Salam moved to Saturna in 2003, leaving behind a money manager's job in Dallas with Morgan Stanley (MS
). Nowadays he and his wife and three young children live in Bellingham, the picturesque harbor town where Saturna has its 25-person office. Salam says he is "more at peace, doing something to help Muslims and doing it in a way [with which] God would be happy."
With guidance from Islamic scholars, Salam helps shape a portfolio that excludes companies that deal primarily in alcohol, pork, or pornography. There are no gambling stocks and, most challenging, no equity in banks, because Islamic law bans the imposition or payment of interest as a form of usury. Small impurities are permitted: The funds can own airline stocks, even though flight attendants serve liquor. Lately the funds have favored technology and telecommunications. The fact that companies borrow money doesn't preclude Salam from buying their shares, but he monitors the ratio of debt to market capitalization and avoids corporations that leverage to the hilt. "You have to allow some leeway, or you can't do anything," he tells audiences at Muslim investing seminars around the country. Only a small minority of American Muslims, perhaps 15% by Salam's estimate, even attempt to follow Shariah restrictions in all of their financial dealings. His goal is to make that percentage grow.

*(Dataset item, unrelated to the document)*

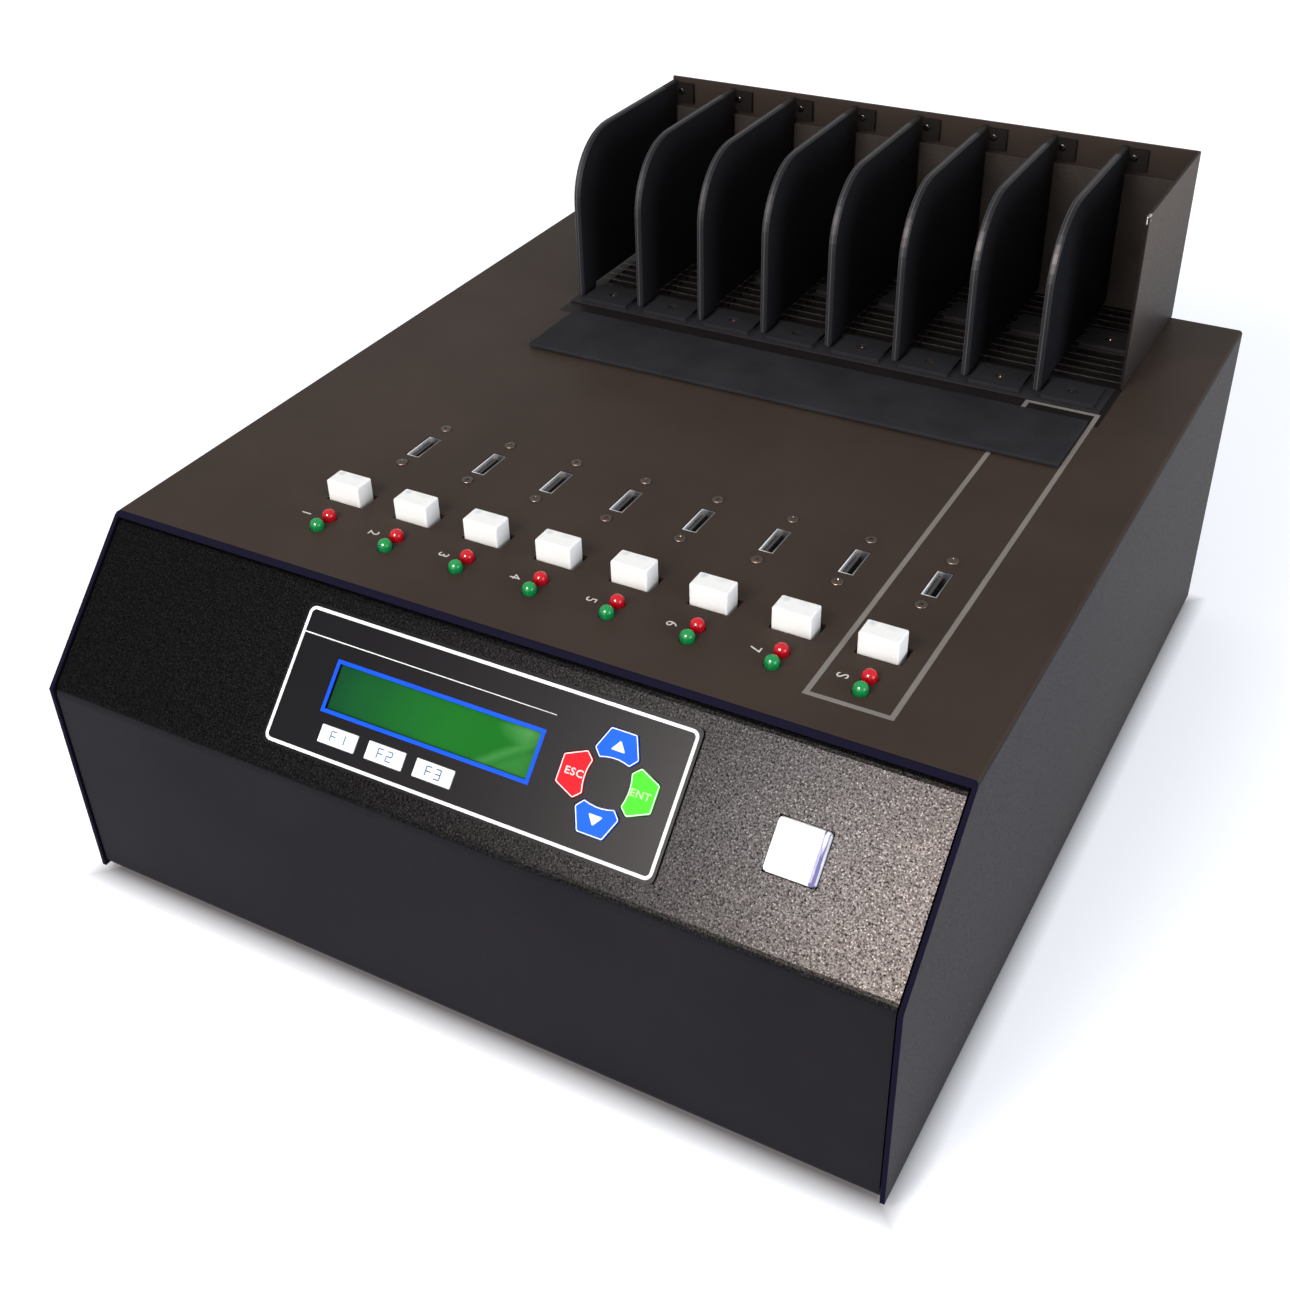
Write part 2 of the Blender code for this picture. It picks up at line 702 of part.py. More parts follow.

In his spare time, Salam takes flying lessons. His father, a retired commercial pilot, flew Boeing 747s for airlines based in Pakistan and Saudi Arabia. Salam knows that after 9/11 a Muslim showing up at an American flight school could suggest something ominous to some people. That's part of the reason he's doing it: to show that Muslims can fly planes as innocuously as other Americans. Even as he sells mutual funds with an Islamic twist, he hopes his life demonstrates that "being an American Muslim is not an oxymoron." So far his flight training has gone smoothly, and Salam, whose surname means "peace" in Arabic, expects to get his pilot's license in the spring.